2921/75), si sottrae al sindacato di legittimità.
5. Con il quarto motivo vengono dedotte: l'erronea applicazione degli
artt. 1530 e 1340 c.c.; la mancata ed errata applicazione delle norme
regolanti
i crediti documentari; l'erronea e contraddittoria motivazione su punto
decisivo.
Affermano le ricorrenti che la corte d'appello avrebbe erroneamente
ritenuto che, alla stregua degli usi negoziali (peraltro non
correttamente
individuati) vigenti in materia di pagamento contro documenti a mezzo
banca,
la clausola "ignoro peso" fosse idonea a "sporcare" la polizza di
carico,
5.1. Il motivo è inammissibile.
La questione concernente la qualificazione della polizza non ha assunto
rilievo decisivo nell'economia della decisione impugnata. Per
disattendere
l'assunto difensivo delle attuali ricorrenti, incentrato sull'asserito
atteggiamento di buona fede delle società ricevitrici
"costrette
a pagare prima di poter accertare all'arrivo ad Eleusi la
corrispondenza
del prodotto spedito con quello pattuito", ha invero osservato la corte
d'appello - dopo aver incidentalmente rilevato che la polizza doveva
considerarsi
"sporca" a causa dell'inserimento delle riserva - che l'assunto era
rimasto
indimostrato, non essendo stata fornita prova che le predette
ricevitrici
avessero autorizzato l'immediato pagamento, mediante utilizzo dei
crediti
aperti presso la Credit Bank di Atene, il 26.10.87 (data di arrivo dei
documenti inviati dal venditore), prima di poter esaminare le polizze,
e constatare la presenza della riserva.
La pronuncia risulta quindi fondata non già sulla
qualificazione
della polizza come "sporca", ma sulla carenza di prova relativamente ad
una circostanza di fatto, e tale determinante argomentazione non viene
in alcun modo sottoposta a censura.
6. In conclusione, il ricorso va rigettato.

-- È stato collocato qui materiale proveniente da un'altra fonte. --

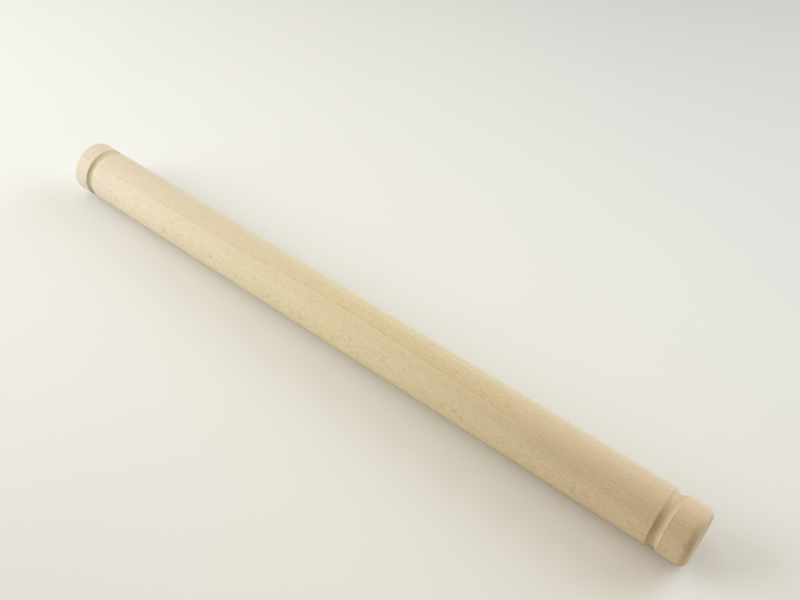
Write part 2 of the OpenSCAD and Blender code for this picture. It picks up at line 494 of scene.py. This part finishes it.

Le ricorrenti vanno conseguentemente condannate, in solido, al
pagamento
delle spese del giudizio di cassazione in favore della resistente, che
si liquidano nel dispositivo.
PER QUESTI MOTIVI
La Corte rigetta il ricorso e condanna le ricorrenti, in solido, al pagamento delle spese in favore della resistente, che liquida in L. 371.000 oltre L. 12.000.000 (dodici milioni) per onorari.